→ Dataset content:
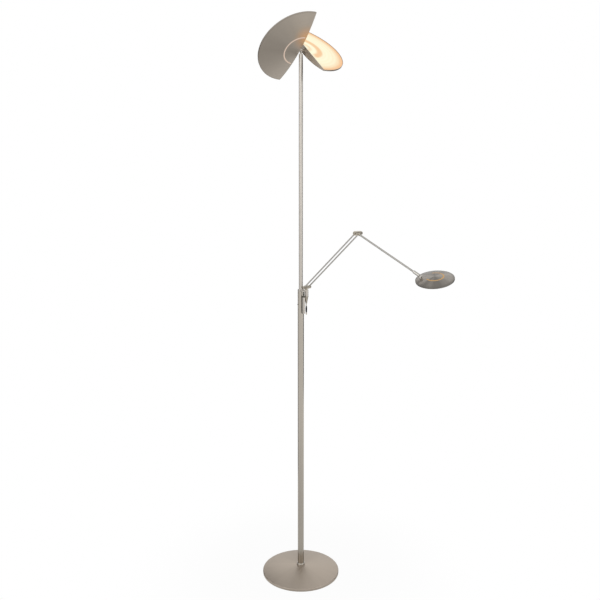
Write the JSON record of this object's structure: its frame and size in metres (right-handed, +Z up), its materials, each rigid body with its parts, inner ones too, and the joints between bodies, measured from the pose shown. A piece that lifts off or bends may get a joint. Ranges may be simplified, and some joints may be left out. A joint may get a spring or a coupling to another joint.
{
  "type": "floor lamp",
  "caption": "Floor lamp with a domed round base, a two-stage pole, two half-dish uplight heads that tilt on one axle, and a jointed reading arm with a small dished head.",
  "frame": {"origin": "On the floor, under the centre of the pole", "axes": "+Z up along the pole; -Y towards the front, the side the reading arm swings to; +X to the right seen from the front. The pose is the pictured one, with both half dishes tilted and the reading arm out to the right and forward."},
  "size_m": [0.6143, 0.4931, 1.9667],
  "materials": {
    "satin_shade": "satin nickel, warm grey, fine circular brushing",
    "satin_reading": "satin nickel, warm grey, fine circular brushing",
    "satin_base": "satin nickel, warm grey, fine circular brushing",
    "satin_pole": "satin nickel, brushed along its length",
    "polished_steel": "bright nickel, near polished",
    "dark_metal": "dark brown-black, low gloss",
    "plain_steel": "zinc-plated steel",
    "weight_iron": "raw casting, black primer",
    "black_grip": "matt black, soft",
    "pad_felt": "matt black foam pad",
    "nylon": "black nylon",
    "lit_opal": "opal diffuser, lit warm white",
    "warm_lens": "frosted lens, softly lit",
    "led_board": "white solder mask with rows of small light emitters"
  },
  "bodies": {
    "stand": {"base_cover": "satin_base", "base_weight": "weight_iron", "base_pad": "pad_felt", "cord_inlet_bush": "nylon", "tie_washer": "plain_steel", "pole_tie_bolt": "plain_steel", "pole_foot_plug": "plain_steel", "lower_pole": "satin_pole", "pole_foot_collar": "satin_pole", "pole_joint_bush": "nylon", "upper_pole": "satin_pole", "pole_cap_bracket": "satin_pole", "pole_set_screw": "satin_pole", "swivel_socket": "satin_pole", "swivel_bush": "nylon", "stick_cone": "satin_pole", "dimmer_tube": "satin_pole", "tube_hanger": "dark_metal", "dimmer_core": "nylon", "tube_standoff": "satin_pole", "head_neck": "satin_pole", "head_axle": "polished_steel", "axle_washers": "nylon", "axle_nuts": "polished_steel"},
    "left_dish": {"left_shade": "satin_shade", "left_cut_plate": "dark_metal", "left_ring_lens": "warm_lens", "left_led_board": "led_board", "left_diffuser": "lit_opal"},
    "right_dish": {"right_shade": "satin_shade", "right_cut_plate": "dark_metal", "right_ring_lens": "warm_lens", "right_led_board": "led_board", "right_diffuser": "lit_opal"},
    "arm_swivel": {"swivel_post": "satin_pole", "post_retainer": "plain_steel", "shoulder_pin": "dark_metal"},
    "shoulder_wheel": {"shoulder_knob": "polished_steel"},
    "lower_arm": {"shoulder_barrels": "polished_steel", "lower_arm_rods": "polished_steel", "elbow_barrels": "polished_steel", "elbow_pin": "dark_metal"},
    "elbow_wheel": {"elbow_knob": "dark_metal"},
    "upper_arm": {"elbow_eye": "polished_steel", "upper_arm_rod": "polished_steel"},
    "wrist": {"wrist_sleeve": "polished_steel", "tilt_pin": "polished_steel"},
    "yoke": {"head_yoke": "satin_pole", "stud_nut": "polished_steel"},
    "reading_head": {"reading_shade": "satin_reading", "reading_ring_lens": "warm_lens", "reading_led_board": "led_board", "reading_diffuser": "lit_opal"},
    "dimmer_stick": {"stick_stem": "polished_steel", "stick_grip": "black_grip"},
    "dimmer_wheel": {"dimmer_knob": "satin_pole"}
  },
  "joints": [
    {"name": "left_dish_tilt", "type": "hinge", "parent": "stand", "child": "left_dish", "pos_m": [0, 0, 1.865], "axis": [-0.8181, -0.575, 0], "range_deg": [-129, 50]},
    {"name": "right_dish_tilt", "type": "hinge", "parent": "stand", "child": "right_dish", "pos_m": [0, 0, 1.865], "axis": [0.8181, 0.575, 0], "range_deg": [-130, 49]},
    {"name": "arm_swivel_turn", "type": "hinge", "parent": "stand", "child": "arm_swivel", "pos_m": [0.0195, 0, 1.052], "axis": [0, 0, 1], "range_deg": [-10, 86]},
    {"name": "shoulder_hinge", "type": "hinge", "parent": "arm_swivel", "child": "lower_arm", "pos_m": [0.0195, 0, 1.0655], "axis": [0.6428, 0.766, 0], "range_deg": [-32, 45]},
    {"name": "shoulder_knob_turn", "type": "hinge", "parent": "arm_swivel", "child": "shoulder_wheel", "pos_m": [0.0195, 0, 1.0655], "axis": [0.6428, 0.766, 0], "range_deg": [-90, 90]},
    {"name": "elbow_hinge", "type": "hinge", "parent": "lower_arm", "child": "upper_arm", "pos_m": [0.18478, -0.13868, 1.26018], "axis": [0.6428, 0.766, 0], "range_deg": [-70, 50]},
    {"name": "elbow_knob_turn", "type": "hinge", "parent": "lower_arm", "child": "elbow_wheel", "pos_m": [0.18478, -0.13868, 1.26018], "axis": [0.6428, 0.766, 0], "range_deg": [-90, 90]},
    {"name": "wrist_roll", "type": "hinge", "parent": "upper_arm", "child": "wrist", "pos_m": [0.36801, -0.29243, 1.13406], "axis": [0.6776, -0.5686, -0.4664], "range_deg": [-60, 60]},
    {"name": "head_tilt", "type": "hinge", "parent": "wrist", "child": "yoke", "pos_m": [0.36801, -0.29243, 1.13406], "axis": [0.7295, 0.5999, 0.3285], "range_deg": [-75, 13]},
    {"name": "head_swivel", "type": "hinge", "parent": "yoke", "child": "reading_head", "pos_m": [0.36801, -0.29243, 1.13406], "axis": [-0.156, -0.3217, 0.9339], "range_deg": [-90, 90]},
    {"name": "stick_dimmer_turn", "type": "hinge", "parent": "stand", "child": "dimmer_stick", "pos_m": [0.0195, 0, 1], "axis": [0, 0, 1], "range_deg": [0, 270]},
    {"name": "tube_dimmer_turn", "type": "hinge", "parent": "stand", "child": "dimmer_wheel", "pos_m": [0.009, -0.019, 0.98], "axis": [0, 0, 1], "range_deg": [0, 270]}
  ]
}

→ Prompt:
Give back all the data exactly as written.

→ Answer:
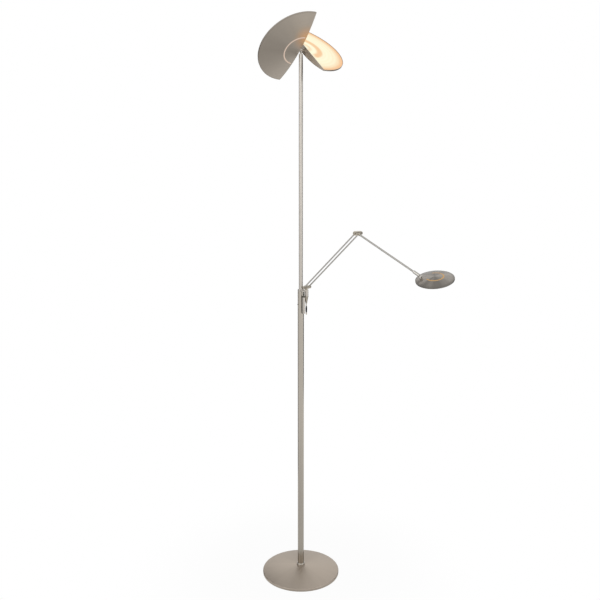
Write the JSON record of this object's structure: its frame and size in metres (right-handed, +Z up), its materials, each rigid body with its parts, inner ones too, and the joints between bodies, measured from the pose shown. A piece that lifts off or bends may get a joint. Ranges may be simplified, and some joints may be left out. A joint may get a spring or a coupling to another joint.
{
  "type": "floor lamp",
  "caption": "Floor lamp with a domed round base, a two-stage pole, two half-dish uplight heads that tilt on one axle, and a jointed reading arm with a small dished head.",
  "frame": {"origin": "On the floor, under the centre of the pole", "axes": "+Z up along the pole; -Y towards the front, the side the reading arm swings to; +X to the right seen from the front. The pose is the pictured one, with both half dishes tilted and the reading arm out to the right and forward."},
  "size_m": [0.6143, 0.4931, 1.9667],
  "materials": {
    "satin_shade": "satin nickel, warm grey, fine circular brushing",
    "satin_reading": "satin nickel, warm grey, fine circular brushing",
    "satin_base": "satin nickel, warm grey, fine circular brushing",
    "satin_pole": "satin nickel, brushed along its length",
    "polished_steel": "bright nickel, near polished",
    "dark_metal": "dark brown-black, low gloss",
    "plain_steel": "zinc-plated steel",
    "weight_iron": "raw casting, black primer",
    "black_grip": "matt black, soft",
    "pad_felt": "matt black foam pad",
    "nylon": "black nylon",
    "lit_opal": "opal diffuser, lit warm white",
    "warm_lens": "frosted lens, softly lit",
    "led_board": "white solder mask with rows of small light emitters"
  },
  "bodies": {
    "stand": {"base_cover": "satin_base", "base_weight": "weight_iron", "base_pad": "pad_felt", "cord_inlet_bush": "nylon", "tie_washer": "plain_steel", "pole_tie_bolt": "plain_steel", "pole_foot_plug": "plain_steel", "lower_pole": "satin_pole", "pole_foot_collar": "satin_pole", "pole_joint_bush": "nylon", "upper_pole": "satin_pole", "pole_cap_bracket": "satin_pole", "pole_set_screw": "satin_pole", "swivel_socket": "satin_pole", "swivel_bush": "nylon", "stick_cone": "satin_pole", "dimmer_tube": "satin_pole", "tube_hanger": "dark_metal", "dimmer_core": "nylon", "tube_standoff": "satin_pole", "head_neck": "satin_pole", "head_axle": "polished_steel", "axle_washers": "nylon", "axle_nuts": "polished_steel"},
    "left_dish": {"left_shade": "satin_shade", "left_cut_plate": "dark_metal", "left_ring_lens": "warm_lens", "left_led_board": "led_board", "left_diffuser": "lit_opal"},
    "right_dish": {"right_shade": "satin_shade", "right_cut_plate": "dark_metal", "right_ring_lens": "warm_lens", "right_led_board": "led_board", "right_diffuser": "lit_opal"},
    "arm_swivel": {"swivel_post": "satin_pole", "post_retainer": "plain_steel", "shoulder_pin": "dark_metal"},
    "shoulder_wheel": {"shoulder_knob": "polished_steel"},
    "lower_arm": {"shoulder_barrels": "polished_steel", "lower_arm_rods": "polished_steel", "elbow_barrels": "polished_steel", "elbow_pin": "dark_metal"},
    "elbow_wheel": {"elbow_knob": "dark_metal"},
    "upper_arm": {"elbow_eye": "polished_steel", "upper_arm_rod": "polished_steel"},
    "wrist": {"wrist_sleeve": "polished_steel", "tilt_pin": "polished_steel"},
    "yoke": {"head_yoke": "satin_pole", "stud_nut": "polished_steel"},
    "reading_head": {"reading_shade": "satin_reading", "reading_ring_lens": "warm_lens", "reading_led_board": "led_board", "reading_diffuser": "lit_opal"},
    "dimmer_stick": {"stick_stem": "polished_steel", "stick_grip": "black_grip"},
    "dimmer_wheel": {"dimmer_knob": "satin_pole"}
  },
  "joints": [
    {"name": "left_dish_tilt", "type": "hinge", "parent": "stand", "child": "left_dish", "pos_m": [0, 0, 1.865], "axis": [-0.8181, -0.575, 0], "range_deg": [-129, 50]},
    {"name": "right_dish_tilt", "type": "hinge", "parent": "stand", "child": "right_dish", "pos_m": [0, 0, 1.865], "axis": [0.8181, 0.575, 0], "range_deg": [-130, 49]},
    {"name": "arm_swivel_turn", "type": "hinge", "parent": "stand", "child": "arm_swivel", "pos_m": [0.0195, 0, 1.052], "axis": [0, 0, 1], "range_deg": [-10, 86]},
    {"name": "shoulder_hinge", "type": "hinge", "parent": "arm_swivel", "child": "lower_arm", "pos_m": [0.0195, 0, 1.0655], "axis": [0.6428, 0.766, 0], "range_deg": [-32, 45]},
    {"name": "shoulder_knob_turn", "type": "hinge", "parent": "arm_swivel", "child": "shoulder_wheel", "pos_m": [0.0195, 0, 1.0655], "axis": [0.6428, 0.766, 0], "range_deg": [-90, 90]},
    {"name": "elbow_hinge", "type": "hinge", "parent": "lower_arm", "child": "upper_arm", "pos_m": [0.18478, -0.13868, 1.26018], "axis": [0.6428, 0.766, 0], "range_deg": [-70, 50]},
    {"name": "elbow_knob_turn", "type": "hinge", "parent": "lower_arm", "child": "elbow_wheel", "pos_m": [0.18478, -0.13868, 1.26018], "axis": [0.6428, 0.766, 0], "range_deg": [-90, 90]},
    {"name": "wrist_roll", "type": "hinge", "parent": "upper_arm", "child": "wrist", "pos_m": [0.36801, -0.29243, 1.13406], "axis": [0.6776, -0.5686, -0.4664], "range_deg": [-60, 60]},
    {"name": "head_tilt", "type": "hinge", "parent": "wrist", "child": "yoke", "pos_m": [0.36801, -0.29243, 1.13406], "axis": [0.7295, 0.5999, 0.3285], "range_deg": [-75, 13]},
    {"name": "head_swivel", "type": "hinge", "parent": "yoke", "child": "reading_head", "pos_m": [0.36801, -0.29243, 1.13406], "axis": [-0.156, -0.3217, 0.9339], "range_deg": [-90, 90]},
    {"name": "stick_dimmer_turn", "type": "hinge", "parent": "stand", "child": "dimmer_stick", "pos_m": [0.0195, 0, 1], "axis": [0, 0, 1], "range_deg": [0, 270]},
    {"name": "tube_dimmer_turn", "type": "hinge", "parent": "stand", "child": "dimmer_wheel", "pos_m": [0.009, -0.019, 0.98], "axis": [0, 0, 1], "range_deg": [0, 270]}
  ]
}